**WHAT IS EXPECTED:** Within the entries below, find the portion that opens with the line containing "const place = index" and closes with the line containing "obj.matrix_parent_inverse = Matrix.Identity(4)". Retype that portion exactly and only.

[Rows from a 3D modeling dataset]
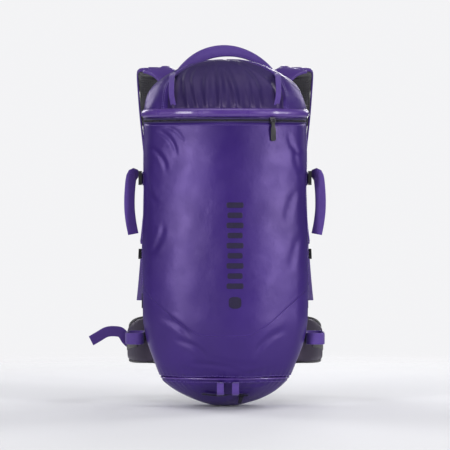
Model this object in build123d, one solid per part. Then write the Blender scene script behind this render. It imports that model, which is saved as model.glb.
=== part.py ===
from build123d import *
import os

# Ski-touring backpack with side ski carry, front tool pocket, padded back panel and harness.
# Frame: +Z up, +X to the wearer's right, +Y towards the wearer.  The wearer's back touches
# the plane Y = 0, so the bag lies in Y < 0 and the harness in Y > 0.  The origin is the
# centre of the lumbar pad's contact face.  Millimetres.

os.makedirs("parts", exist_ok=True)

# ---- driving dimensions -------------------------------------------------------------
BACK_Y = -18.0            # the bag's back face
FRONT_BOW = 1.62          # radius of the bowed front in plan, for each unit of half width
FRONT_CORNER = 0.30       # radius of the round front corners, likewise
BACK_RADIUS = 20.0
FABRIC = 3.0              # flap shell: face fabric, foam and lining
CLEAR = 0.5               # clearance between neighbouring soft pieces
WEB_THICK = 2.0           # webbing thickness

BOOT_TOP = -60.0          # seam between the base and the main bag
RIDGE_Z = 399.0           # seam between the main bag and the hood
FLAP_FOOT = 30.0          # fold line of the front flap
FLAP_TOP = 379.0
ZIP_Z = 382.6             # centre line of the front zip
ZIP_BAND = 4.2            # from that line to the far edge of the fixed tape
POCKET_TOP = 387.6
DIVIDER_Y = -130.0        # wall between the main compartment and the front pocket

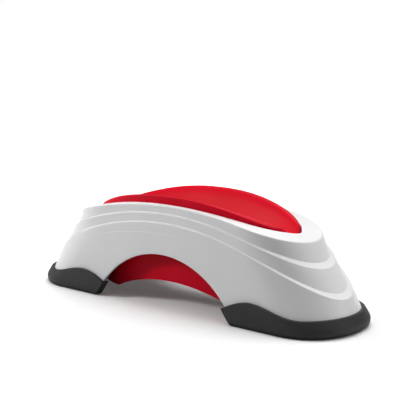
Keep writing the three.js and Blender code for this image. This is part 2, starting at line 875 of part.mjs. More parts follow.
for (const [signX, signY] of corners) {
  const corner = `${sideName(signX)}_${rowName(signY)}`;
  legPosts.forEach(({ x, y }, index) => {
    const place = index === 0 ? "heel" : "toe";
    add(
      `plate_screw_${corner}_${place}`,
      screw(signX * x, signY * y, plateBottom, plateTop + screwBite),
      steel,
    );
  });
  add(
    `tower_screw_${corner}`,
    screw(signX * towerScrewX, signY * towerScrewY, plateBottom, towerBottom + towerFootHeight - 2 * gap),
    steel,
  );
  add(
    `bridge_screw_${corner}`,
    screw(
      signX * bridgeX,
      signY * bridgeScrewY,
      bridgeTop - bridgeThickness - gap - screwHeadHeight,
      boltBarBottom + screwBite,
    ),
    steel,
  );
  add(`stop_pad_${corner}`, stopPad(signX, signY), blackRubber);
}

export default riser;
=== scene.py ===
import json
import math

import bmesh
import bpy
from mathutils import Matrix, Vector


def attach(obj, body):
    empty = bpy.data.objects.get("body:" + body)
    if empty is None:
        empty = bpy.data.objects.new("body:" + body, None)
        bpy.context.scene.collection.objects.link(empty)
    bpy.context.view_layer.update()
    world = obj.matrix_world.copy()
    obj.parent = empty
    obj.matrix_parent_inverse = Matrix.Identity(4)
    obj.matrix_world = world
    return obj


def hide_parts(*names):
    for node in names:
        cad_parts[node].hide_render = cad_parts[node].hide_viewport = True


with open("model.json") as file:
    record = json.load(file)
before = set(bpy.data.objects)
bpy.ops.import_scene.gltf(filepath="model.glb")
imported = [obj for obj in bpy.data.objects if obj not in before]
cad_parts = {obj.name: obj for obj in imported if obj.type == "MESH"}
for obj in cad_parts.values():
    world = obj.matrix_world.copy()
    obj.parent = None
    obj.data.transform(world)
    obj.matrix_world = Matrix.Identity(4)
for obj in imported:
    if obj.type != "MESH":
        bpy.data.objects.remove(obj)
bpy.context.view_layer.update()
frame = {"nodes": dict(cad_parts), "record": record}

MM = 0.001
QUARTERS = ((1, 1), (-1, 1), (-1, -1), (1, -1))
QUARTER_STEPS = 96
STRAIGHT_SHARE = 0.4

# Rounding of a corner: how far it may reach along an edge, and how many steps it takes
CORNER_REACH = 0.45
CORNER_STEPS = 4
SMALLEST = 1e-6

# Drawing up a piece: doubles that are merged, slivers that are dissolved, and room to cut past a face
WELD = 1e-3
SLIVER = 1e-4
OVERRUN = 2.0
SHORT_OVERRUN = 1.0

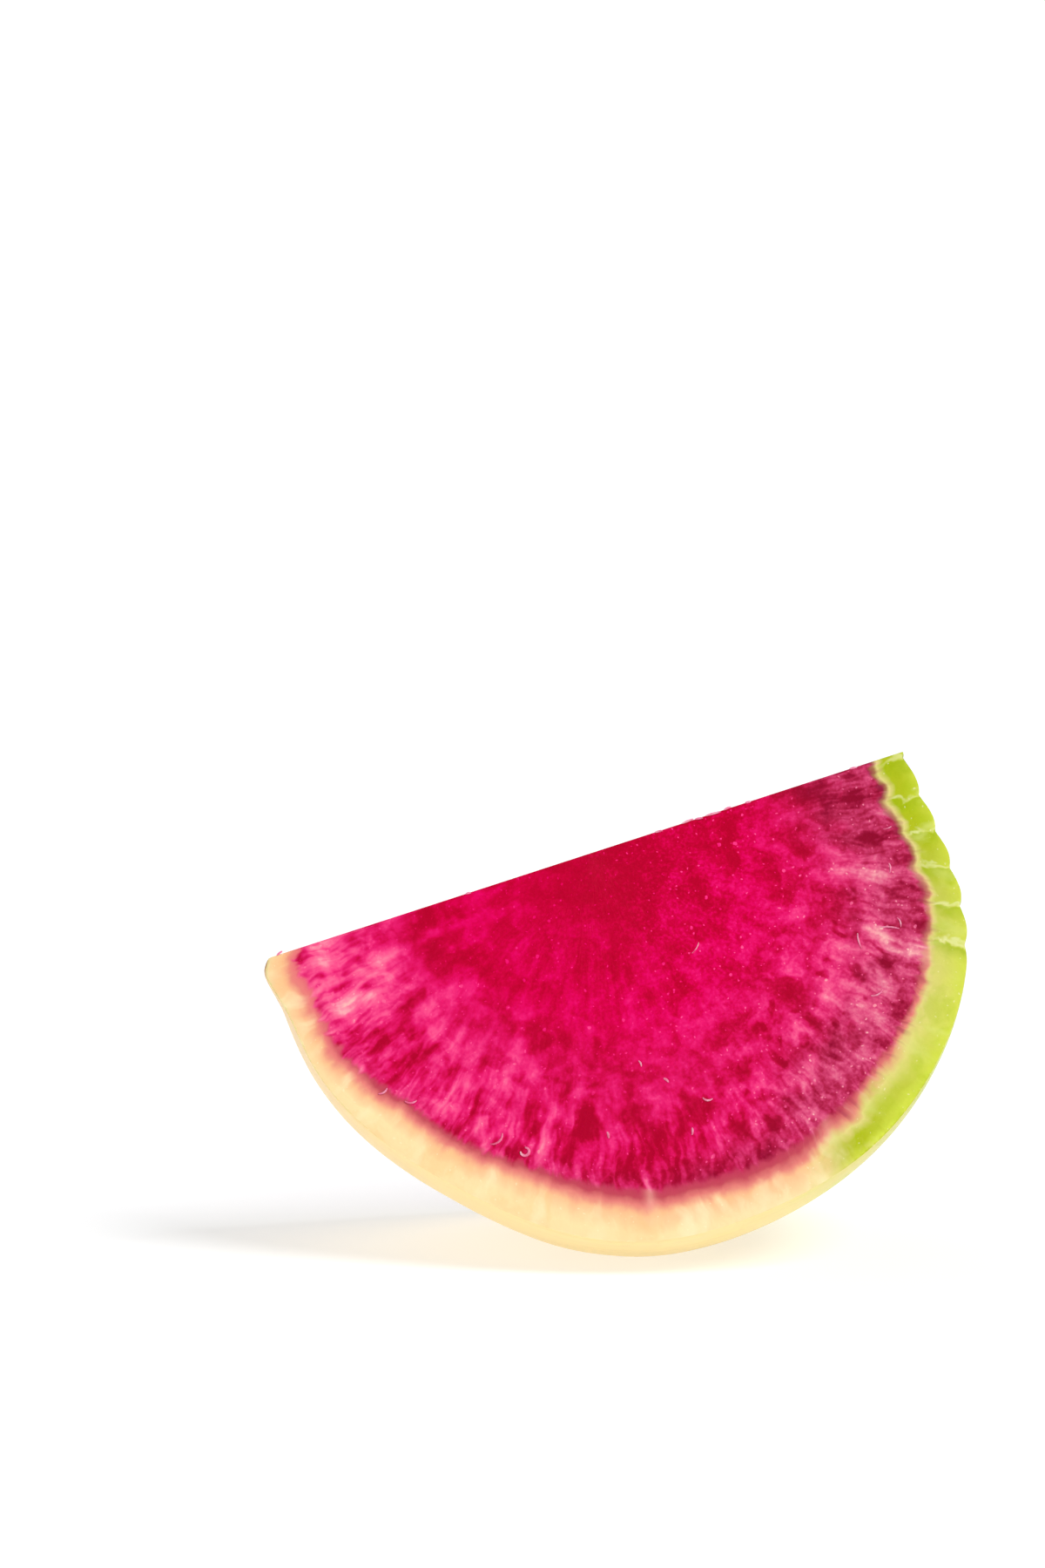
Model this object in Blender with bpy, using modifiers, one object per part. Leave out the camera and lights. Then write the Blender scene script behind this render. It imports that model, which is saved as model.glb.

**SOLUTION FOR THIS TASK:**
    const place = index === 0 ? "heel" : "toe";
    add(
      `plate_screw_${corner}_${place}`,
      screw(signX * x, signY * y, plateBottom, plateTop + screwBite),
      steel,
    );
  });
  add(
    `tower_screw_${corner}`,
    screw(signX * towerScrewX, signY * towerScrewY, plateBottom, towerBottom + towerFootHeight - 2 * gap),
    steel,
  );
  add(
    `bridge_screw_${corner}`,
    screw(
      signX * bridgeX,
      signY * bridgeScrewY,
      bridgeTop - bridgeThickness - gap - screwHeadHeight,
      boltBarBottom + screwBite,
    ),
    steel,
  );
  add(`stop_pad_${corner}`, stopPad(signX, signY), blackRubber);
}

export default riser;
=== scene.py ===
import json
import math

import bmesh
import bpy
from mathutils import Matrix, Vector


def attach(obj, body):
    empty = bpy.data.objects.get("body:" + body)
    if empty is None:
        empty = bpy.data.objects.new("body:" + body, None)
        bpy.context.scene.collection.objects.link(empty)
    bpy.context.view_layer.update()
    world = obj.matrix_world.copy()
    obj.parent = empty
    obj.matrix_parent_inverse = Matrix.Identity(4)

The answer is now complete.